Ideological differences or racial polarisation?

Eye-catchingly, the light-orange highlighted letter in the middle of the Opinion & Analysis section (Business Report, May 12) has a heading “White business cuts back to survive”. Below it, editor Ellis Mnyandu’s article has a heading “SA making progress but racial polarisation a hindrance”.

Both the letter and the article make valid points. Yet I wonder if black and white South Africans mistake many ideological differences for “racial polarisation”? I believe most ordinary South Africans voted based on the example set by political parties rather than their manifestos.

The example set by the ANC since 1994 has been that of wealth distribution, be it grants, housing, water and so on.
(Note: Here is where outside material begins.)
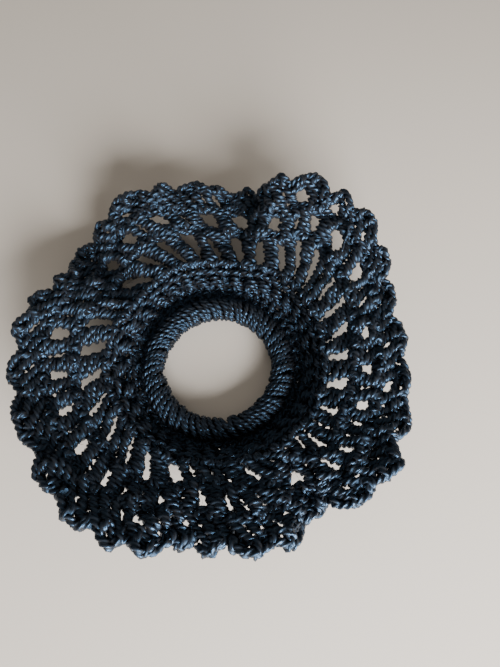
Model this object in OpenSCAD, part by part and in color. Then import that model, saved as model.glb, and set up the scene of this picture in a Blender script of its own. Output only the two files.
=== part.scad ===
// Crocheted hair tie: an elastic ring covered in single crochet, with a wide open ruffle worked round it.
// Millimetres. The origin is the centre of the hole, on the plane that the ring rests on, with +Z up.

/* [Ring] */
// Diameter of the hole that the hair goes through
hole_d = 30; // [26:1:36]
// Thickness of the ring with its crochet cover
cover_d = 7.2; // [6.4:0.2:8]
// Thickness of the bare elastic inside the cover
elastic_d = 4; // [3:0.5:4.5]

/* [Ruffle] */
// Thickness of the crocheted wall
wall = 2.4; // [2:0.1:2.6]
// How far the rim lies from the hole, as a share of the radii in the fold table
spread = 1; // [0.95:0.01:1.1]
// How high the folds stand, as a share of the heights in the fold table
lift = 1; // [0.8:0.05:1.1]
// Height of the ridge of stitch tops that ends the dense round
ridge_h = 1.8; // [0:0.1:2.5]

/* [Hidden] */

yarn_color = [0.05, 0.08, 0.13];
elastic_color = [0.03, 0.03, 0.03];

// Smallest clearance between one piece and the next
seam = 0.2;
// Posts worked in each open round
repeats = 32;

cover_r = cover_d / 2;
ring_r = hole_d / 2 + cover_r;
elastic_r = elastic_d / 2;

// The ruffle starts just outside the ring, a little above the ring's middle
start_r = ring_r + cover_r + seam;
start_z = cover_r + 0.8;

// Places across the ruffle, from 0 at the ring to 1 at the tips of the rim
ridge_v = 0.26;
post_v = 0.55;
mesh_v = 0.77;
seam_v = 0.005;

// The folds of the ruffle, going round from the right-hand side. The angles are those of the
// stitch at the ridge and at the rim, in degrees, then come the rim's radius and height, and how
// much the cloth arches up between the ring and the rim.
STITCH = 0;
ROOT_ANGLE = 1;
RIM_ANGLE = 2;
RIM_RADIUS = 3;
RIM_HEIGHT = 4;
ARCH = 5;
folds = [
    // stitch, root angle, rim angle, rim radius, rim height, arch
    [ 0.0,   1,   1, 50.7, 13, 5],
    [ 1.5,  20,  21, 52.0, 12, 5],
    [ 3.0,  34,  34, 56.0, 16, 3],
    [ 4.5,  48,  48, 60.0, 19, 1],
    [ 5.9,  60,  61, 59.5, 21, 0],
    [ 7.1,  70,  73, 57.0, 20, 0],
    [ 8.4,  85,  79, 57.5,  9, 0],
    [ 9.6,  98,  96, 58.5, 10, 1],
    [10.8, 109, 113, 59.0, 14, 1],
    [12.0, 120, 126, 59.0, 11, 1],
    [13.3, 134, 139, 56.5,  5, 0],
    [14.5, 149, 151, 51.5, 13, 2],
    [15.7, 165, 169, 54.5, 16, 2],
    [17.0, 183, 189, 54.5, 14, 2],
    [18.5, 204, 212, 51.0, 17, 1],
    [20.5, 230, 236, 51.0, 21, 0],
    [22.2, 248, 254, 50.0, 20, 0],
    [23.4, 260, 263, 48.0, 14, 3],
    [25.0, 277, 279, 49.5, 19, 3],
    [26.2, 294, 292, 50.0, 16, 3],
    [27.4, 311, 303, 47.5,  8, 2],
    [28.5, 324, 311, 50.5, 14, 2],
    [29.8, 337, 326, 52.5, 17, 2],
    [31.0, 351, 343, 51.5, 13, 5],
];

// Rows of points across one round. The gap is half its width, in stitches, the bow carries the
// middle of the repeat outwards, the notch draws in the places between the scallops of the rim,
// and the last column is true where the gap is open from this row to the next.
PLACE = 0;
GAP = 1;
BOW = 2;
NOTCH = 3;
OPEN = 4;
dense_rows = [
    // place, gap, bow, notch, open
    [0,                0.25, 0, 0, false],
    [0.09,             0.25, 0, 0, false],
    [0.18,             0.25, 0, 0, false],
    [ridge_v - seam_v, 0.25, 0, 0, false],
];
post_rows = [
    // place, gap, bow, notch, open
    [ridge_v + seam_v, 0.25, 0,    0, false],
    [0.33,             0.06, 0,    0, true],
    [0.40,             0.13, 0,    0, true],
    [0.47,             0.21, 0,    0, true],
    [0.51,             0.19, 0.01, 0, false],
    [post_v - seam_v,  0.25, 0,    0, false],
];
mesh_rows = [
    // place, gap, bow, notch, open
    [post_v + seam_v,  0.25, 0,     0, false],
    [0.60,             0.07, -0.01, 0, true],
    [0.66,             0.21, 0,     0, true],
    [0.72,             0.08, 0.01,  0, false],
    [mesh_v - seam_v,  0.25, 0,     0, false],
];
edging_rows = [
    // place, gap, bow, notch, open
    [mesh_v + seam_v,  0.25, 0,    0,    false],
    [0.81,             0.22, 0.02, 0,    true],
    [0.84,             0.27, 0.03, 0.01, true],
    [0.86,             0.20, 0.04, 0.01, false],
    [1.00,             0.27, 0,    0.08, false],
];

// Places of the columns of points in the band between two gaps, in stitches from the gap's middle
plain_band = [0.5];
scallop_band = [0.40, 0.5, 0.60];

// A row of the fold table, carried on round the ring past either end of the table
function fold_row(i) =
    let (n = len(folds), turn = floor(i / n), row = folds[i - turn * n])
    [for (c = [0 : len(row) - 1])
        row[c] + turn * (c == STITCH ? repeats : c == ROOT_ANGLE || c == RIM_ANGLE ? 360 : 0)];

// All columns at one stitch, on a smooth curve through the rows
function fold_at(s) =
    let (
        turn = floor(s / repeats),
        t = s - turn * repeats,
        i = max([for (k = [0 : len(folds) - 1]) if (folds[k][STITCH] <= t) k]),
        a = fold_row(i - 1), b = fold_row(i), c = fold_row(i + 1), d = fold_row(i + 2),
        h = c[STITCH] - b[STITCH],
        x = (t - b[STITCH]) / h,
        leave = (c - a) * h / (c[STITCH] - a[STITCH]),
        arrive = (d - b) * h / (d[STITCH] - b[STITCH]),
        row = (2 * x^3 - 3 * x^2 + 1) * b + (x^3 - 2 * x^2 + x) * leave
            + (3 * x^2 - 2 * x^3) * c + (x^3 - x^2) * arrive
    )
    [for (k = [0 : len(row) - 1]) row[k] + (k == ROOT_ANGLE || k == RIM_ANGLE ? 360 * turn : 0)];

function smooth(x, low, high) =
    let (t = max(0, min(1, (x - low) / (high - low))))
    t * t * (3 - 2 * t);

// Middle of the crocheted wall at stitch s and place v across the ruffle
function sheet(s, v) =
    let (
        f = fold_at(s),
        share = smooth(v, 0.10, 0.65),
        angle = f[ROOT_ANGLE] * (1 - share) + f[RIM_ANGLE] * share,
        r = start_r + (f[RIM_RADIUS] * spread - start_r) * v,
        rise = (f[RIM_HEIGHT] * lift - start_z) * v^1.25,
        arch = f[ARCH] * 16 * v^2 * (1 - v)^2,
        ridge = ridge_h * exp(-((v - ridge_v) / 0.12)^2)
    )
    [r * cos(angle), r * sin(angle), start_z + rise + arch + ridge];

function unit(a) = a / norm(a);

// A point on the upper (side 1) or lower (side -1) face of the wall
function face_point(s, v, side) =
    let (
        ds = 0.02, dv = 0.01,
        low = max(0, v - dv),
        round_way = sheet(s + ds, v) - sheet(s - ds, v),
        out_way = sheet(s, v + dv) - sheet(s, low)
    )
    sheet(s, v) + side * wall / 2 * unit(cross(out_way, round_way));

// One round of crochet as a closed wall. Each repeat has three columns at the gap and then the
// columns of the band. The gap's two cells are left out where a row is open.
module crochet_round(rows, band, middle) {
    across = 3 + len(band);
    columns = across * repeats;
    layer = len(rows) * columns;

    function offset_of(row, k) = k < 3 ? (k - 1) * row[GAP] : band[k - 3];
    function place_of(row, k) =
        let (u = offset_of(row, k), w = 2 * (u > 0.5 ? 1 - u : abs(u)))
        row[PLACE] + row[BOW] * (1 - w^2) - row[NOTCH] * w^4;
    function index(j, i, low) = low * layer + j * columns + (i + columns) % columns;
    function solid(j, i) =
        j >= 0 && j < len(rows) - 1
        && !(rows[j][OPEN] && (i + columns) % across < 2);

    points = [
        for (side = [1, -1]) for (row = rows) for (n = [0 : repeats - 1]) for (k = [0 : across - 1])
            face_point(n + middle + offset_of(row, k), place_of(row, k), side)
    ];
    faces = [
        for (j = [0 : len(rows) - 2]) for (i = [0 : columns - 1]) if (solid(j, i))
            let (
                corners = [[j, i], [j, i + 1], [j + 1, i + 1], [j + 1, i]],
                beside = [solid(j - 1, i), solid(j, i + 1), solid(j + 1, i), solid(j, i - 1)],
                top = [for (c = corners) index(c[0], c[1], 0)],
                low = [for (c = corners) index(c[0], c[1], 1)]
            )
            each [
                [top[0], top[1], top[2]], [top[0], top[2], top[3]],
                [low[2], low[1], low[0]], [low[3], low[2], low[0]],
                for (e = [0 : 3]) if (!beside[e])
                    let (n = (e + 1) % 4)
                    each [[top[n], top[e], low[e]], [top[n], low[e], low[n]]]
            ]
    ];
    polyhedron(points, faces, convexity = 12);
}

module elastic_ring() {
    color(elastic_color)
    translate([0, 0, cover_r])
    rotate_extrude($fn = 96)
    translate([ring_r, 0])
    circle(r = elastic_r, $fn = 32);
}

module ring_cover() {
    color(yarn_color)
    translate([0, 0, cover_r])
    rotate_extrude($fn = 96)
    translate([ring_r, 0])
    difference() {
        circle(r = cover_r, $fn = 48);
        circle(r = elastic_r + seam / 2, $fn = 32);
    }
}

module inner_round() {
    color(yarn_color) crochet_round(dense_rows, plain_band, 0);
}

module post_round() {
    color(yarn_color) crochet_round(post_rows, plain_band, 0);
}

module mesh_round() {
    color(yarn_color) crochet_round(mesh_rows, plain_band, 0.5);
}

module loop_edging() {
    color(yarn_color) crochet_round(edging_rows, scallop_band, 0.5);
}

elastic_ring();
ring_cover();
inner_round();
post_round();
mesh_round();
loop_edging();
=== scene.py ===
import math

import bpy
import numpy as np
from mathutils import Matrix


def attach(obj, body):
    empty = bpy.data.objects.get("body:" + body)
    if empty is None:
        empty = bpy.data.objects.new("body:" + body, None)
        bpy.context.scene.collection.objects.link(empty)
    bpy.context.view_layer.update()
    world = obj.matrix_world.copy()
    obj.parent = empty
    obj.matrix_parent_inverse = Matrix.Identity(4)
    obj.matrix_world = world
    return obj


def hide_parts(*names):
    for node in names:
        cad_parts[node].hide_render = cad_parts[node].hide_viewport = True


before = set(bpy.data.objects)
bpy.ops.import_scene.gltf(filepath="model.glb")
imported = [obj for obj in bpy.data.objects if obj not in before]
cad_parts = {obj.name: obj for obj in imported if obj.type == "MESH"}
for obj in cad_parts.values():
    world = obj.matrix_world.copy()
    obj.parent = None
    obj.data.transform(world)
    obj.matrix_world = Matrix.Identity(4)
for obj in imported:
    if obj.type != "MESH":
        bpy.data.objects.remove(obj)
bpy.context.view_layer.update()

# The elastic ring
# A bare hair elastic: a rubber core braided over with matt black thread. The crochet hides it all round,
# so it keeps the exact ring of the frame and only gets the look of the braid.


class Field:
    """A socket of a node tree that takes part in sums, so that a pattern reads as a formula."""

    def __init__(self, tree, socket):
        self.tree, self.socket = tree, socket

    def maths(self, operation, *others, first=None):
        values = [value for value in (first, self, *others) if value is not None]
        return node(self.tree, "ShaderNodeMath", {"operation": operation}, dict(enumerate(values)))

    def __add__(self, other):
        return self.maths("ADD", other)

    def __sub__(self, other):
        return self.maths("SUBTRACT", other)

    def __rsub__(self, other):
        return self.maths("SUBTRACT", first=other)

    def __mul__(self, other):
        return self.maths("MULTIPLY", other)

    def __truediv__(self, other):
        return self.maths("DIVIDE", other)

    def __pow__(self, other):
        return self.maths("POWER", other)

    __radd__ = __add__

    def output(self, name):
        return Field(self.tree, self.socket.node.outputs[name])


def node(tree, kind, settings=None, values=None, output=0):
    """Adds one node: first its settings, then a value or a link for each socket named."""
    made = tree.nodes.new(kind)
    for key, value in (settings or {}).items():
        setattr(made, key, value)
    for key, value in (values or {}).items():
        if isinstance(value, Field):
            tree.links.new(value.socket, made.inputs[key])
        else:
            made.inputs[key].default_value = value
    return Field(tree, made.outputs[output] if made.outputs else None)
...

Their biggest failure (not counting the Nkandla scandal) has been corruption. Yet corruption is a negative side-effect of an attempt to distribute wealth.

This term, the ANC has promised to intensify distribution, with a focus on land and private business.

The DA sets its example in the Western Cape, where it achieves the best-run province and municipalities year after year. It shuns the “perks” that the “ministerial handbook” allows it, and openly and harshly disciplines party officials who step out of line.

The DA wants to grow the economy by creating more small to medium-sized enterprises, and by growing existing private businesses by creating a (much more) business-friendly environment.

Although the Economic Freedom Fighters (EFF) has not yet been able to set an example, its leader, Julius Malema, has a reputation for his extreme views on distribution. His call for distribution without compensation was not only a vote-catching catch-phrase, but is a well-known ideal.

White South Africans are attracted to the private business model of the DA, simply because the private sector is the only space left to them where they can not only survive, but grow and contribute.

Mostly, these white South Africans are attracted to the ideal of limitless wealth creation, and appalled at the prospect of their hard-earned assets being “distributed”.

It seems black South Africans are attracted to the ANC and EFF because it is almost impossible to create wealth from nothing – the legacy of apartheid left them without assets or skills. Once they do acquire assets and skills through distribution, then they can start to create wealth for themselves.

For South Africa to move forward, both the ANC and the EFF should start kicking fully grown birds (those “formerly disadvantaged” South Africans who have started creating their own wealth) out of the nest.